What is asked:
Which lines run from the first one up to and including the one with "return r0 +"? Print exactly those.

** START OF Data segment **

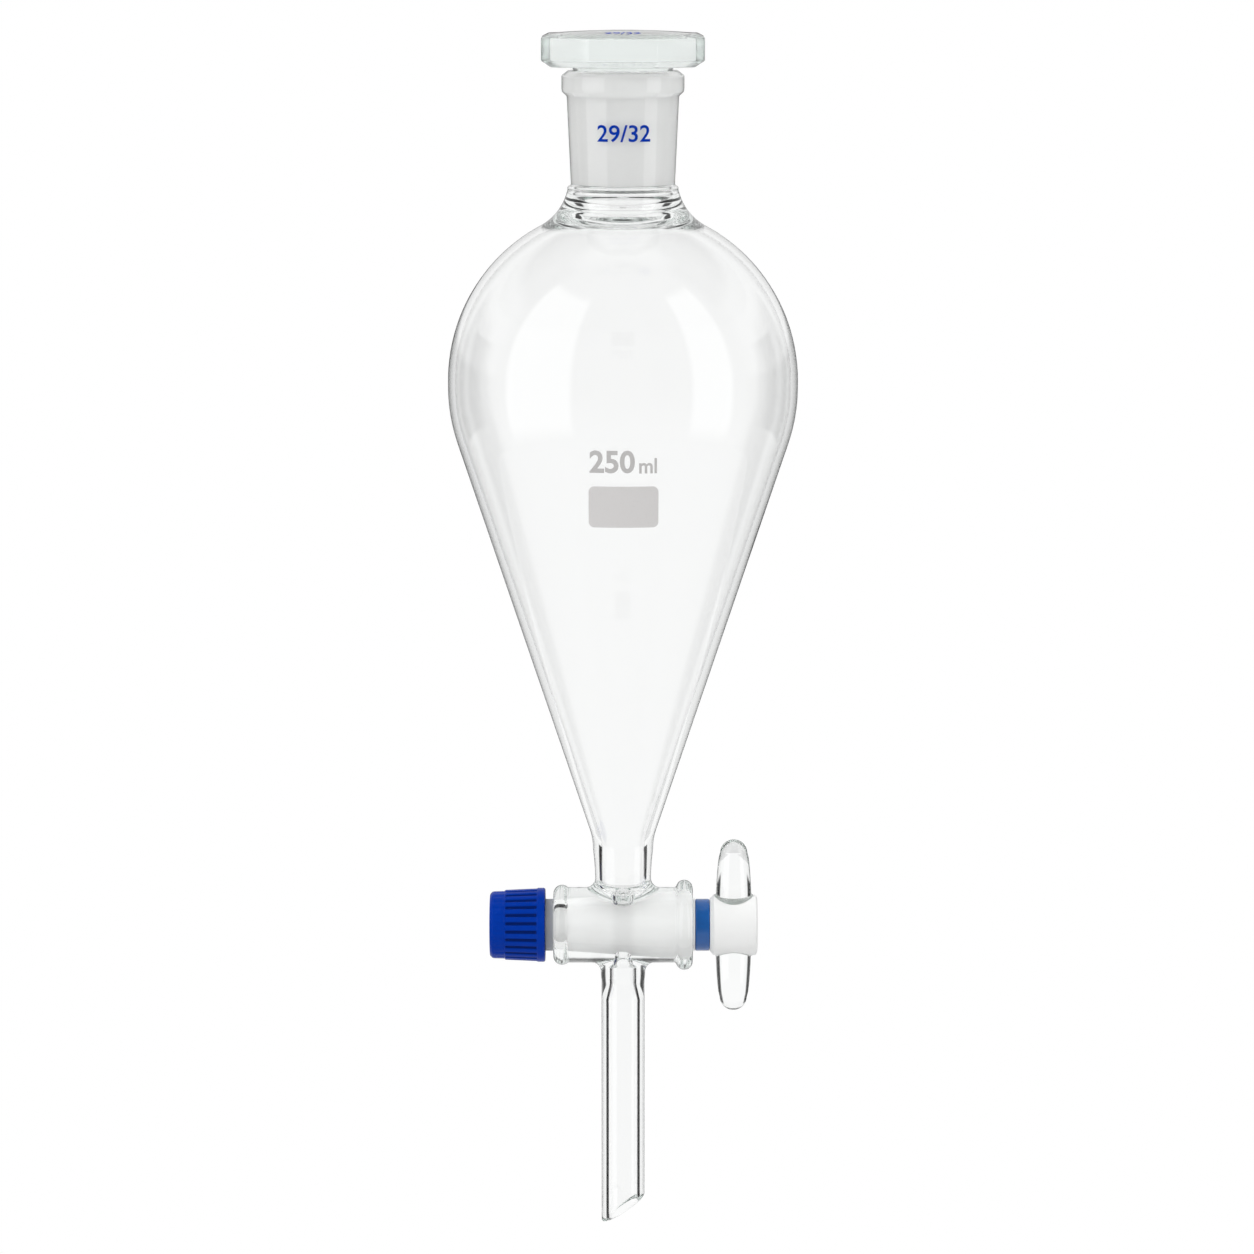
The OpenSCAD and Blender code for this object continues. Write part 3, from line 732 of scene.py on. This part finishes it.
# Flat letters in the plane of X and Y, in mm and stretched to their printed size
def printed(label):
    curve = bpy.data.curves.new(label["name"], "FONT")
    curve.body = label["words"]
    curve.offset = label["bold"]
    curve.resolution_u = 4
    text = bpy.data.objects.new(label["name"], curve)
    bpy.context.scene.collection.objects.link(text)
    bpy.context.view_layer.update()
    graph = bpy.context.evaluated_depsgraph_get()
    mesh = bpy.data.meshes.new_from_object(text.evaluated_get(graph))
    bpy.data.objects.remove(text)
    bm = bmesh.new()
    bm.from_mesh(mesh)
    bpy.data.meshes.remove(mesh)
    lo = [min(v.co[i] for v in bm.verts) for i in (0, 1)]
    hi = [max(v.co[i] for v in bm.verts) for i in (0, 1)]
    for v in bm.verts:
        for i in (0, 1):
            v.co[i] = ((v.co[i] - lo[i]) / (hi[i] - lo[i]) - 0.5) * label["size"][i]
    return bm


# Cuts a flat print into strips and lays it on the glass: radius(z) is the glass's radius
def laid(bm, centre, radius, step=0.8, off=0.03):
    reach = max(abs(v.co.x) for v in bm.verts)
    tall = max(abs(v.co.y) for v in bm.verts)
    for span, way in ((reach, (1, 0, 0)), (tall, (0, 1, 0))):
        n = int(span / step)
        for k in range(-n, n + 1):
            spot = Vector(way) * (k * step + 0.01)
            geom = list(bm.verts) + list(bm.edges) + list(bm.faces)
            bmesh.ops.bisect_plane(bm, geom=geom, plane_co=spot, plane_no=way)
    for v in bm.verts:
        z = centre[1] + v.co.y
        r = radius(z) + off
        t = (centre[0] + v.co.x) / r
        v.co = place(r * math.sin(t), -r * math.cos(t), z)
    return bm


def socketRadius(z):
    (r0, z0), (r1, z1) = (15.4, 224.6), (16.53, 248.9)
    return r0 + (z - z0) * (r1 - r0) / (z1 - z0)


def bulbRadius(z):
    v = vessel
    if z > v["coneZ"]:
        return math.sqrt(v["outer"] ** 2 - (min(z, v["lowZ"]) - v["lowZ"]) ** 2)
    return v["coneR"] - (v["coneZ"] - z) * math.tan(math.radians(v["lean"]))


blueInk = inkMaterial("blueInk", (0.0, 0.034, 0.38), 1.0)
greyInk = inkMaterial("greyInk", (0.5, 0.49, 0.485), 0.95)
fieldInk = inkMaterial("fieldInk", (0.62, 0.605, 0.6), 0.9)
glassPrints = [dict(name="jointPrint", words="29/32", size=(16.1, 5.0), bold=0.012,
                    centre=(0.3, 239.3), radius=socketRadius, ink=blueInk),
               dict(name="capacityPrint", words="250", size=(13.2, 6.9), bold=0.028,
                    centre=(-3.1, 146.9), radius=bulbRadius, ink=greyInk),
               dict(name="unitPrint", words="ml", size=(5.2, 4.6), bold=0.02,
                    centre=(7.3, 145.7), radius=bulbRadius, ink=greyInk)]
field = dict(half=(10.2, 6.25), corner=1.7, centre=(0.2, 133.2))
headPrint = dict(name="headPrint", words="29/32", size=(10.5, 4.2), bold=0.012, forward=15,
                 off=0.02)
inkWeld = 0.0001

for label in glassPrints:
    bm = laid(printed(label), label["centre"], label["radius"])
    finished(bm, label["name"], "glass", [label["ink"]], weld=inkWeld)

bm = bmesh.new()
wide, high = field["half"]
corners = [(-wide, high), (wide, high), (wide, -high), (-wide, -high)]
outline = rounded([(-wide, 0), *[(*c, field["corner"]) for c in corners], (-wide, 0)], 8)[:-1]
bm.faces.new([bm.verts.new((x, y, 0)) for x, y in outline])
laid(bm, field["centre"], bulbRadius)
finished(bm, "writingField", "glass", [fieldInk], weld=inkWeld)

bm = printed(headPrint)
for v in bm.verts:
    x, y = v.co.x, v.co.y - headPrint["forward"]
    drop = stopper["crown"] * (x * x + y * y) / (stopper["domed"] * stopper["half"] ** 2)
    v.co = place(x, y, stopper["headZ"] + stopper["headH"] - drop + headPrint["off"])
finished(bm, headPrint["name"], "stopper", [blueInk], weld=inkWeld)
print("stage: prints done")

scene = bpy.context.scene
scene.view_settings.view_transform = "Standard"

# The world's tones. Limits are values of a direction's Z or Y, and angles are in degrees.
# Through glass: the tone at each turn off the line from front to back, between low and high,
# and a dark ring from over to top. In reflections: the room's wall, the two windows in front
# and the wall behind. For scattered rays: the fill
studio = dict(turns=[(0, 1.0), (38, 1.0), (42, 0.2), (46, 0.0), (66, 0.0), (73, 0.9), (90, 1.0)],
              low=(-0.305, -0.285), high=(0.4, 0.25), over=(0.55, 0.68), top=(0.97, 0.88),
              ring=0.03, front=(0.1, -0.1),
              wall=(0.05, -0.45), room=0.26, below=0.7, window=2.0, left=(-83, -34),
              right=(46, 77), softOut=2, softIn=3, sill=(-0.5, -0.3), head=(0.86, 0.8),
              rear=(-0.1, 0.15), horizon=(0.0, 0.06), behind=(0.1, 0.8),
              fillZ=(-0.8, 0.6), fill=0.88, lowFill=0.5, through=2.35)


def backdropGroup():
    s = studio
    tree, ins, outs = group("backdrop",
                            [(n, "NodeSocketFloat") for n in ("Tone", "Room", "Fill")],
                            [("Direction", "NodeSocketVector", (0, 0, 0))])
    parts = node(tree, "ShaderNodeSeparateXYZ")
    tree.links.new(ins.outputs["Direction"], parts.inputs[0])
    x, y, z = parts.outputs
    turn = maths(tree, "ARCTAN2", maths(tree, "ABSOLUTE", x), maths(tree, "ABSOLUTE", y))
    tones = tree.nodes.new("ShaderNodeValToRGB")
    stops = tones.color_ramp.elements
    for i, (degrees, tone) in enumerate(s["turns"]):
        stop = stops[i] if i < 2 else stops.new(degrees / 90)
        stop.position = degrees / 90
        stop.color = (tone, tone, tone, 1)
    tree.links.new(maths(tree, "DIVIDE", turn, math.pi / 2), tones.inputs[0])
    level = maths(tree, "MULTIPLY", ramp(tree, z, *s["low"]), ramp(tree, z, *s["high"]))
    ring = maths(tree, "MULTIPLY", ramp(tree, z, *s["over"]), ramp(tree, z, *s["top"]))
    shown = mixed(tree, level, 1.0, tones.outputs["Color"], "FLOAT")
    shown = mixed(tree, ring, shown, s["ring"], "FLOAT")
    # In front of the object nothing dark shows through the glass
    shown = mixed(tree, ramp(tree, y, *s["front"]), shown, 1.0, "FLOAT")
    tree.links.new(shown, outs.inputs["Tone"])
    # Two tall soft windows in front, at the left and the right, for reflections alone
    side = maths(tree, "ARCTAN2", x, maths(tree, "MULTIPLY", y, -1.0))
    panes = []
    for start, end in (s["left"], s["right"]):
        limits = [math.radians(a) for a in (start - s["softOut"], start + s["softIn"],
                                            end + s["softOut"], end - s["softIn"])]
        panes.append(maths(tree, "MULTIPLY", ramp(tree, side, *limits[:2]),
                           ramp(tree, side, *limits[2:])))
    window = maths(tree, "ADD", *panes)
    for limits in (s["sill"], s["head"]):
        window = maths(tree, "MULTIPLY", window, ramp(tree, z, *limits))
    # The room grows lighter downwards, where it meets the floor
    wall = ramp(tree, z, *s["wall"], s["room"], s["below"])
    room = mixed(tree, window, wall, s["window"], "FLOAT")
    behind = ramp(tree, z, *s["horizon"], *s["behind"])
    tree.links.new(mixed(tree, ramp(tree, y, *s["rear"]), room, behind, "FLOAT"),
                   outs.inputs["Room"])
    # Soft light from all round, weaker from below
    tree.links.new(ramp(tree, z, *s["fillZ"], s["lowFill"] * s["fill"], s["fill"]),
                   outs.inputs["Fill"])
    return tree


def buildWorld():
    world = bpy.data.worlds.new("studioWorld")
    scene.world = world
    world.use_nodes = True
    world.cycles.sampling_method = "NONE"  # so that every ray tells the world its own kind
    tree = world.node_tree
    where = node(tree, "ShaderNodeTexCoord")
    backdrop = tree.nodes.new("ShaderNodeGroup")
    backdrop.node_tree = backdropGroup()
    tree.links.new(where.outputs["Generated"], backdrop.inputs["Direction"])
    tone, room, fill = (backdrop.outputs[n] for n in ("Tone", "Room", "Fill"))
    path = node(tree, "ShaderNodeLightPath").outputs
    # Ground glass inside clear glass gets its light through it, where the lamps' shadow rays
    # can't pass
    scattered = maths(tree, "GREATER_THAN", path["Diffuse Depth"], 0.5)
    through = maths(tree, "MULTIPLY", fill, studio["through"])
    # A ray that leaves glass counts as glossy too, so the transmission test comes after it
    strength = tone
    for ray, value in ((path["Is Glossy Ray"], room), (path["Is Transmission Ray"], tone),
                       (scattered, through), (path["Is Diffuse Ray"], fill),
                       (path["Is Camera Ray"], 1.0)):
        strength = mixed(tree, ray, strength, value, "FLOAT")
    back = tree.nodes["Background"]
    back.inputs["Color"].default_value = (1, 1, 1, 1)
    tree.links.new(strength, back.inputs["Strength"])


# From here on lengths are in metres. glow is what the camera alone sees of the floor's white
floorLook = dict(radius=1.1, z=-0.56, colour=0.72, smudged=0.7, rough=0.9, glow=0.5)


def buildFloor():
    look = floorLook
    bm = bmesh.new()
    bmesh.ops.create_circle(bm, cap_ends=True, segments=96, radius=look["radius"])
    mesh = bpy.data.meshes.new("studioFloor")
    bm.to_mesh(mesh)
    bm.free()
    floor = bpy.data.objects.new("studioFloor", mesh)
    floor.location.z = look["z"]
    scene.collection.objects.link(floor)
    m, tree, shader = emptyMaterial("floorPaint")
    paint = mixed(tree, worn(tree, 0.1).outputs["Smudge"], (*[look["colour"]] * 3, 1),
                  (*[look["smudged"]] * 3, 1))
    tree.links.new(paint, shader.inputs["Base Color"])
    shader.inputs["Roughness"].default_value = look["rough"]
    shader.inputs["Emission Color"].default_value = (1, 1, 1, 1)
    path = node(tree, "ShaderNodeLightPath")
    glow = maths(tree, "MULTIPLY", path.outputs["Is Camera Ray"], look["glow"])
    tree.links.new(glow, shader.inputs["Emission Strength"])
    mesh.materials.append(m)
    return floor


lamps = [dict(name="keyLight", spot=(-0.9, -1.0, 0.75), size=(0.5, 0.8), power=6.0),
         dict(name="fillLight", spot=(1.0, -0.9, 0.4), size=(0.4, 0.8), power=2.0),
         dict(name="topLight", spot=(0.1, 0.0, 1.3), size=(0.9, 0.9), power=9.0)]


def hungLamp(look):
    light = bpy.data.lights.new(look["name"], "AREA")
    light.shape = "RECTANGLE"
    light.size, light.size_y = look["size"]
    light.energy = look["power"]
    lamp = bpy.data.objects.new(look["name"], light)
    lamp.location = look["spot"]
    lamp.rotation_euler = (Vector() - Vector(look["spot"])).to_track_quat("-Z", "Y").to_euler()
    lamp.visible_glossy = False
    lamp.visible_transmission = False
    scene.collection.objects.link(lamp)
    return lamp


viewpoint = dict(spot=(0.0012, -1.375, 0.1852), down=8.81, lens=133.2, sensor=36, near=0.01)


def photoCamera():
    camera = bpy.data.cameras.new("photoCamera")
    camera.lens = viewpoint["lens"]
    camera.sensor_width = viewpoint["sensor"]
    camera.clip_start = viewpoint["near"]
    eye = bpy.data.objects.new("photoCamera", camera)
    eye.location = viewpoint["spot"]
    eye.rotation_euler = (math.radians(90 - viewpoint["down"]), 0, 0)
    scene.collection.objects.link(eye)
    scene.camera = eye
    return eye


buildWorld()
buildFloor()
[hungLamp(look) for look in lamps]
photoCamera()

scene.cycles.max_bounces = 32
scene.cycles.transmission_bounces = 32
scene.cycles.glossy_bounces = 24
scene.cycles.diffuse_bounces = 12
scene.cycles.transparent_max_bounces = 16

** END OF Data segment **

The result:
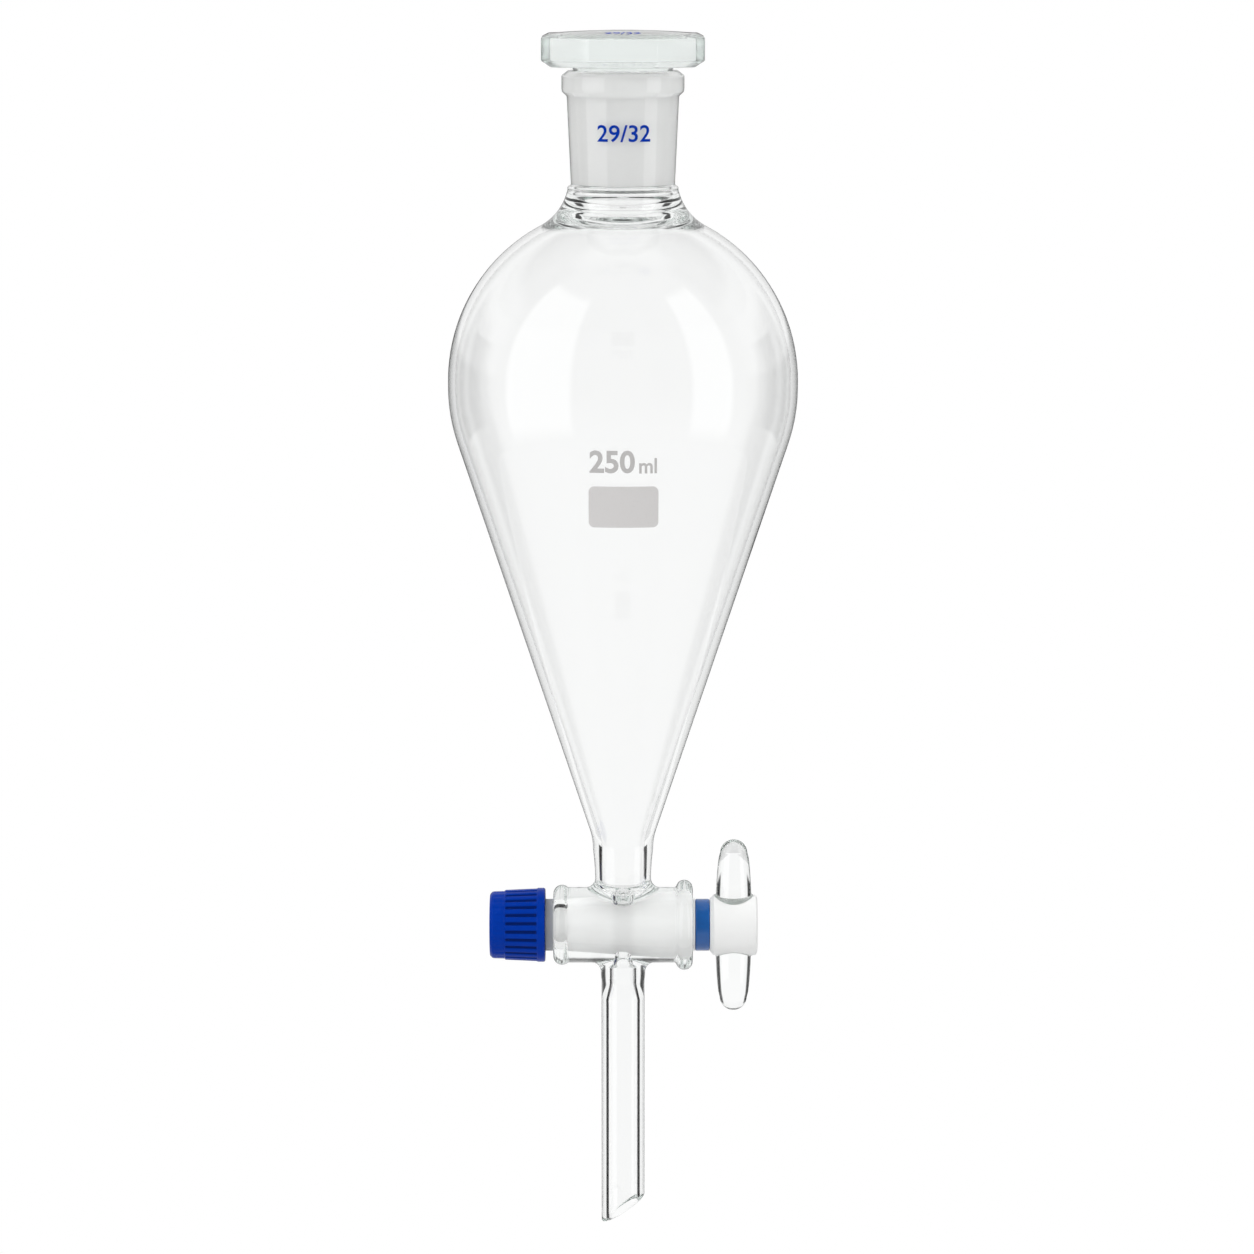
The OpenSCAD and Blender code for this object continues. Write part 3, from line 732 of scene.py on. This part finishes it.
# Flat letters in the plane of X and Y, in mm and stretched to their printed size
def printed(label):
    curve = bpy.data.curves.new(label["name"], "FONT")
    curve.body = label["words"]
    curve.offset = label["bold"]
    curve.resolution_u = 4
    text = bpy.data.objects.new(label["name"], curve)
    bpy.context.scene.collection.objects.link(text)
    bpy.context.view_layer.update()
    graph = bpy.context.evaluated_depsgraph_get()
    mesh = bpy.data.meshes.new_from_object(text.evaluated_get(graph))
    bpy.data.objects.remove(text)
    bm = bmesh.new()
    bm.from_mesh(mesh)
    bpy.data.meshes.remove(mesh)
    lo = [min(v.co[i] for v in bm.verts) for i in (0, 1)]
    hi = [max(v.co[i] for v in bm.verts) for i in (0, 1)]
    for v in bm.verts:
        for i in (0, 1):
            v.co[i] = ((v.co[i] - lo[i]) / (hi[i] - lo[i]) - 0.5) * label["size"][i]
    return bm


# Cuts a flat print into strips and lays it on the glass: radius(z) is the glass's radius
def laid(bm, centre, radius, step=0.8, off=0.03):
    reach = max(abs(v.co.x) for v in bm.verts)
    tall = max(abs(v.co.y) for v in bm.verts)
    for span, way in ((reach, (1, 0, 0)), (tall, (0, 1, 0))):
        n = int(span / step)
        for k in range(-n, n + 1):
            spot = Vector(way) * (k * step + 0.01)
            geom = list(bm.verts) + list(bm.edges) + list(bm.faces)
            bmesh.ops.bisect_plane(bm, geom=geom, plane_co=spot, plane_no=way)
    for v in bm.verts:
        z = centre[1] + v.co.y
        r = radius(z) + off
        t = (centre[0] + v.co.x) / r
        v.co = place(r * math.sin(t), -r * math.cos(t), z)
    return bm


def socketRadius(z):
    (r0, z0), (r1, z1) = (15.4, 224.6), (16.53, 248.9)
    return r0 + (z - z0) * (r1 - r0) / (z1 - z0)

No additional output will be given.